Dawn will be speaking about “Social Media” at Searchfest 2009 which will be held March 10th in Portland, Oregon. Get your tickets now.
1) Please give me your background and tell us what you do for a living.
I’m basically a Consultant, Community Manager, Event Organizer, Blogger, Podcaster, Vegan, and Technology Enthusiast
I grew up on a farm in rural Ohio. I have a bachelor’s degree in computer science from Kent State University and an MBA from Ashland University, which helps me see things from both angles to help people bridge the gap between technology and business. I’ve worked at companies like Intel, Jive Software, Compiere, and a Midwestern manufacturing company in positions ranging from Unix system administrator to market researcher to community manager to open source strategist.
My current focus is on providing consulting services for companies wanting to engage with online communities through various social media technologies including discussion forums, blogs, wikis, podcasts, and more. I’m also the community evangelist for Shizzow, a new Portland startup. I have more than 13 years of experience in technology and software with expertise in open source software, web 2.0, social media, blogging, and community building.
I’m the author of the Fast Wonder Blog and also blog on GigaOm’s WebWorkerDaily and in other places. For fun in my spare time, I organize events for geeks. I am an organizer for the Portland BarCamp event and help organize Ignite Portland. I’m also a co-founder and board member of Legion of Tech.
2) At what point in time would an online community benefit from an “online community manager”?
It usually makes sense to have someone managing the community from the very beginning. For a large community, this is probably a full-time community manager. For small communities, it might be a small percentage of someones job (web manager, product manager, etc.)
A good community manager will help facilitate conversations, write content for the community, evangelize the community, and make sure that the community evolves and doesn’t stagnate. If you don’t have a person defined for this role, the human tendency is to assume someone else will handle things, and you end up with nobody facilitating, writing content, evangelizing or growing the community.
I have a few related articles about online communtiy management that provide more details about what they do:
- Online Community Manager: Yes, It’s Really A Job (Slideshare)

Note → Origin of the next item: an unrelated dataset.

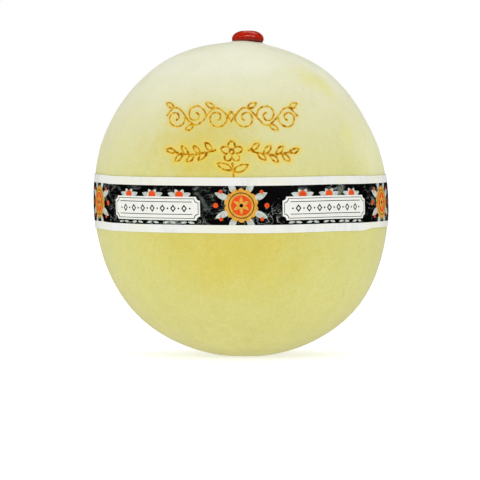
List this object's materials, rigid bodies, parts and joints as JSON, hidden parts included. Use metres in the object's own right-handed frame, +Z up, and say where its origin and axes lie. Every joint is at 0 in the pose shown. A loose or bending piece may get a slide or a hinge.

- Why Companies Should Have Online Communities
- Reflections on Community Management: AKA “What Do You Do”
- What Does it Take to Manage a Community?
- Community Roles: Manager, Moderator, and Administrator
3) How important is networking in the Portland Tech community?
I sometimes have a hard time defining the Portland Tech community because there are so many different elements from the Software Association of Oregon (SAO) to Legion of Tech to the various user groups and meetups. On any day of the week, you can usually find several event to attend, and Calagator is a great place to find the aggregated list of all of these events.
The importance of networking is also a relative measure depending on your individual situation. In my case, it has been very important. Within the Portland tech community, I have met so many brilliant people and learned so much from them. I also try to share what I know, and I hope that others have also learned from me. Networking, especially in this community, is all about giving back and not just taking from the community. If you come prepared to both learn and share, you’ll have a much better experience within the Portland tech community.